### Task prompt
Reproduce each line from the records that holds "lifts".

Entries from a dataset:
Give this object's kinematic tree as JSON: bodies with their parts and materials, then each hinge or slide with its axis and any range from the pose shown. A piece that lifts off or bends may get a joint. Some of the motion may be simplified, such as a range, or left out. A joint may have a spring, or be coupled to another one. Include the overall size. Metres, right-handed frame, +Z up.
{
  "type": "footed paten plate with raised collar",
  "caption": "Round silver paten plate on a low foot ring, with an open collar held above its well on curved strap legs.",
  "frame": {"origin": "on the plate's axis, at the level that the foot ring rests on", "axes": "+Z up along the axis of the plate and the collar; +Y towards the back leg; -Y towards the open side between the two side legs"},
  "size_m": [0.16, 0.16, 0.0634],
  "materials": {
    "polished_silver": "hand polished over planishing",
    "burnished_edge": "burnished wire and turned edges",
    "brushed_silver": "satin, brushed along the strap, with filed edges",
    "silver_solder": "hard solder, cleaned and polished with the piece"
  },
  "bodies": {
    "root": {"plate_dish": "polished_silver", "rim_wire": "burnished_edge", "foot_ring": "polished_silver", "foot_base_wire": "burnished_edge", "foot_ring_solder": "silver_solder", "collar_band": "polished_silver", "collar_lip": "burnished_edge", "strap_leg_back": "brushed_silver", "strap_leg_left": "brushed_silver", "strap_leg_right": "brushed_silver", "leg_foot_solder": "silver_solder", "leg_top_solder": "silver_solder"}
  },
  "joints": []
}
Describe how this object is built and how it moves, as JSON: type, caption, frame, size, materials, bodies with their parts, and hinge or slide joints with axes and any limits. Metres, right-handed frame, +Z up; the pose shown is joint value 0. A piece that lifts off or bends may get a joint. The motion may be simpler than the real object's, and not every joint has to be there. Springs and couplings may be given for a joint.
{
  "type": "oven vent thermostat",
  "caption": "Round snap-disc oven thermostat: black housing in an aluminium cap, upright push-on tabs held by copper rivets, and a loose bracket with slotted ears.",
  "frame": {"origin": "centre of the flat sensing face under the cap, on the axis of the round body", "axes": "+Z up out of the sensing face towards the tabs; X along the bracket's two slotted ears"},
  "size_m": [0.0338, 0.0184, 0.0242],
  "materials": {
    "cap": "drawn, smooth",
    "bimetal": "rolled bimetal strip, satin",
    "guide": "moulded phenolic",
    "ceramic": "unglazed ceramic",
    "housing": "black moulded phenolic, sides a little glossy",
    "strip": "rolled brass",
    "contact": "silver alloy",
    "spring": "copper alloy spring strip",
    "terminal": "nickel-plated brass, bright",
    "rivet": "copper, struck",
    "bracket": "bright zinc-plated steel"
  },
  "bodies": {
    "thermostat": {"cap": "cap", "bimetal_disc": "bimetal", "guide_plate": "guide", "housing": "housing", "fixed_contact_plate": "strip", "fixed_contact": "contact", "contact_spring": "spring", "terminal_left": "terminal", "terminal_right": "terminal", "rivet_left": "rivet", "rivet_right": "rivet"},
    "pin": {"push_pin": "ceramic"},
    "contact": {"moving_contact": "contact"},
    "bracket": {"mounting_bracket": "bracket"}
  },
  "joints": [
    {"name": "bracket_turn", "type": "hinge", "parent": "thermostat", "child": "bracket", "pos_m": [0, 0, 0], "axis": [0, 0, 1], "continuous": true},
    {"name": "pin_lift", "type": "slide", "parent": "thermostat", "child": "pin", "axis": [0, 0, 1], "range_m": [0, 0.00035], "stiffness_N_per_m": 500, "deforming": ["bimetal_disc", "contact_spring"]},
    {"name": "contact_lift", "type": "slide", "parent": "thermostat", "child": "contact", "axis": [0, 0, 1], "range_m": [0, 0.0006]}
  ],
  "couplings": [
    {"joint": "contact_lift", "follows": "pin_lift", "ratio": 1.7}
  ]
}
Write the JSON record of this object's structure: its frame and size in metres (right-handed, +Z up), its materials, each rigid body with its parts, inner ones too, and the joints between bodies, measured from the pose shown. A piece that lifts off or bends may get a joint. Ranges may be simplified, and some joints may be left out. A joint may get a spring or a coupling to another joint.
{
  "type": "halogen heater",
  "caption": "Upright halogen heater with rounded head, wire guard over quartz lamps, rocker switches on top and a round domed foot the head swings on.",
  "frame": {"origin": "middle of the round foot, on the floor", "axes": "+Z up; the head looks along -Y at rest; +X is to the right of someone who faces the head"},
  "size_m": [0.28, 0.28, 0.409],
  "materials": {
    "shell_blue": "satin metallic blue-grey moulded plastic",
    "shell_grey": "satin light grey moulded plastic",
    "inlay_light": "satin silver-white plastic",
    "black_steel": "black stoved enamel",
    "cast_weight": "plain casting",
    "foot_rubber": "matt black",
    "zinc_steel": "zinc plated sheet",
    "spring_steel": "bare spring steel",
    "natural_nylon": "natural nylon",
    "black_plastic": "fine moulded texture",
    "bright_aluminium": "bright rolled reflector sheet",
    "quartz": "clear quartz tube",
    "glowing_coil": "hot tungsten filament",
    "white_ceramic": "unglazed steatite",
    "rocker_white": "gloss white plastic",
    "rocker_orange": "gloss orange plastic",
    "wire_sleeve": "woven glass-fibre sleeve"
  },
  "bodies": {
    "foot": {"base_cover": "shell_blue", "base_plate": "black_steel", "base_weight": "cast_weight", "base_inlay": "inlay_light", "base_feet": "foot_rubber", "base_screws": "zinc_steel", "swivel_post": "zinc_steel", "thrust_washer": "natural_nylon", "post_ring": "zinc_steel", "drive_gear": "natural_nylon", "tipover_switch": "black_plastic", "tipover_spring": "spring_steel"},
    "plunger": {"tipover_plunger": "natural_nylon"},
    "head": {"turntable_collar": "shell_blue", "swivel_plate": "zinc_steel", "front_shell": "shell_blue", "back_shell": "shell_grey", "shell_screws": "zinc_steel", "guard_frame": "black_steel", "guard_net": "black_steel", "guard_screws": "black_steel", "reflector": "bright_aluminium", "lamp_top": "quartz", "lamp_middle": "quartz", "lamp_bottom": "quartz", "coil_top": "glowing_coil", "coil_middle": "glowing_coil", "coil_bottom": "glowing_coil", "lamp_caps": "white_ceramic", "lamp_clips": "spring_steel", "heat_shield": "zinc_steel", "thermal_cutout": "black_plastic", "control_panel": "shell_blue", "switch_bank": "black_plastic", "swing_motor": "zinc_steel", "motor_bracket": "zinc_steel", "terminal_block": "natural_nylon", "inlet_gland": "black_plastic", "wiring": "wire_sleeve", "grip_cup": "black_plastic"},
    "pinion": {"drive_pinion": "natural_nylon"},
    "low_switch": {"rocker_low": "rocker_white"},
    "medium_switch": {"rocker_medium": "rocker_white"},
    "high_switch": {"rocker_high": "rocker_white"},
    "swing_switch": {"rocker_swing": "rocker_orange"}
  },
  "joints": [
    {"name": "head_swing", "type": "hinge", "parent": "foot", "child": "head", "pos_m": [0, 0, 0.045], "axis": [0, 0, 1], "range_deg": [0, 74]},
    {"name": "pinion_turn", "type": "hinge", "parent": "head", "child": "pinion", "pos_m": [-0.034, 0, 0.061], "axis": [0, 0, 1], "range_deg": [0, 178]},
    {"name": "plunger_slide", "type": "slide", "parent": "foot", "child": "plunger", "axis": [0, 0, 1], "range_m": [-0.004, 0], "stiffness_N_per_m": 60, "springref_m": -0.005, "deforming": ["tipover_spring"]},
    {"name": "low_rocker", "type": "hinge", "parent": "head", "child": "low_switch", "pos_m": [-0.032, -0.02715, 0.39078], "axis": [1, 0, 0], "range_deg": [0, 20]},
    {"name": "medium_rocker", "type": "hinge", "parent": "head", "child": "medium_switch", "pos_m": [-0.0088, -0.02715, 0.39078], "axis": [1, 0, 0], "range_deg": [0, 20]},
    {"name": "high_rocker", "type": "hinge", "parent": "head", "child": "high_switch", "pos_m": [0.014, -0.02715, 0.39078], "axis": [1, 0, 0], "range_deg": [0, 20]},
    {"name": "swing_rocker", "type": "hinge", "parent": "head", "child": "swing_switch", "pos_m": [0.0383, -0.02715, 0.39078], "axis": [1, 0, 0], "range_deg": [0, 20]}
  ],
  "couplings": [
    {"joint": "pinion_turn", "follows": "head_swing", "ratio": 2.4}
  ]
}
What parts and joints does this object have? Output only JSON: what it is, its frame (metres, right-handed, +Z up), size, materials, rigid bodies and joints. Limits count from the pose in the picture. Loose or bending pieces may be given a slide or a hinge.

### Exercise output
Give this object's kinematic tree as JSON: bodies with their parts and materials, then each hinge or slide with its axis and any range from the pose shown. A piece that lifts off or bends may get a joint. Some of the motion may be simplified, such as a range, or left out. A joint may have a spring, or be coupled to another one. Include the overall size. Metres, right-handed frame, +Z up.
Describe how this object is built and how it moves, as JSON: type, caption, frame, size, materials, bodies with their parts, and hinge or slide joints with axes and any limits. Metres, right-handed frame, +Z up; the pose shown is joint value 0. A piece that lifts off or bends may get a joint. The motion may be simpler than the real object's, and not every joint has to be there. Springs and couplings may be given for a joint.
Write the JSON record of this object's structure: its frame and size in metres (right-handed, +Z up), its materials, each rigid body with its parts, inner ones too, and the joints between bodies, measured from the pose shown. A piece that lifts off or bends may get a joint. Ranges may be simplified, and some joints may be left out. A joint may get a spring or a coupling to another joint.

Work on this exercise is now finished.